Poland’s energy sector would need €300bn-€400bn for transformation towards carbon-neutrality while the price tag for the entire Polish economy to meet the EU’s climate ambitions could be €700bn-€900bn, Energy Minister Krzysztof Tchorzewski said on October 1.
The minister said that Poland needed extra help from the EU to meet the climate policy ambitions as spelled out in the so-called National Climate and Energy Plan (NECP), an EU-required strategy to lower emissions by 2030.
Member states of the EU need to table the final versions of the NECPs by the end of the year. Meanwhile, the new European Commission under Ursula von der Leyen is already drafting plans to make the EU carbon neutral by 2050.

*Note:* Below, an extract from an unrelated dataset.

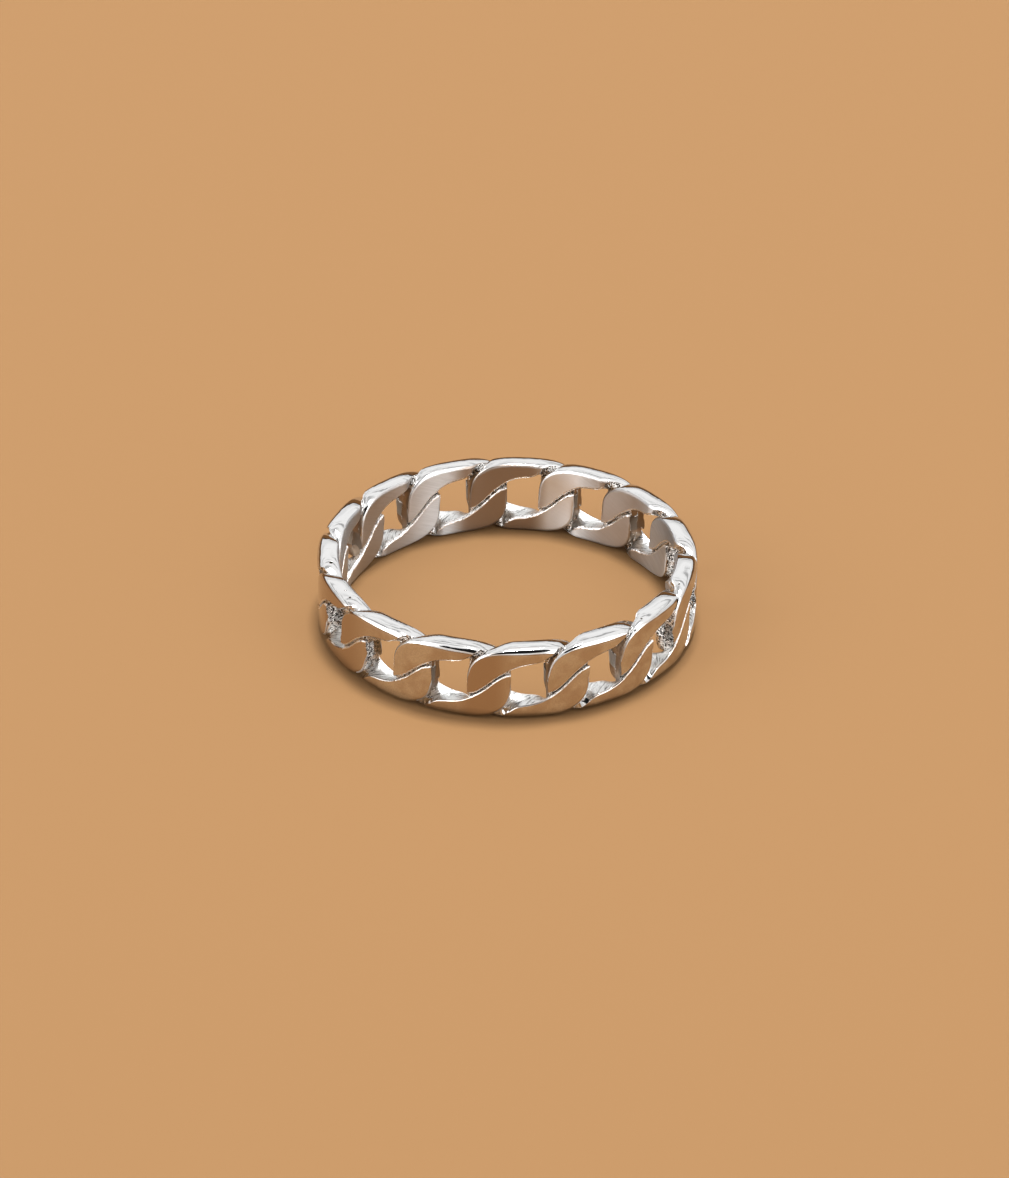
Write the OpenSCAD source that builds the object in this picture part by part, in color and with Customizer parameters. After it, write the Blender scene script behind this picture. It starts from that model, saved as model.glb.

Poland opposed adopting carbon neutrality conclusions at the June EU summit, saying it needed more help and incentives. EU leaders are meeting again in December to discuss the issue.
“If somebody is saying we are able to move toward a zero-emissions economy in 2050, that is a fantasy,” Tchorzewski told an industry conference in Warsaw, according to the state-run Polish Press Agency.
Poland’s NECP assumes a 21% share in renewable energy in the country’s energy mix in 2030, compared to the formal goal of 15% in 2020 which Poland is likely to miss.
Around 80% of Poland’s electricity comes from coal. Warsaw’s long term plans for energy transition assume that coal’s share will be reduced to 60% in 2030 and 50% in 2040.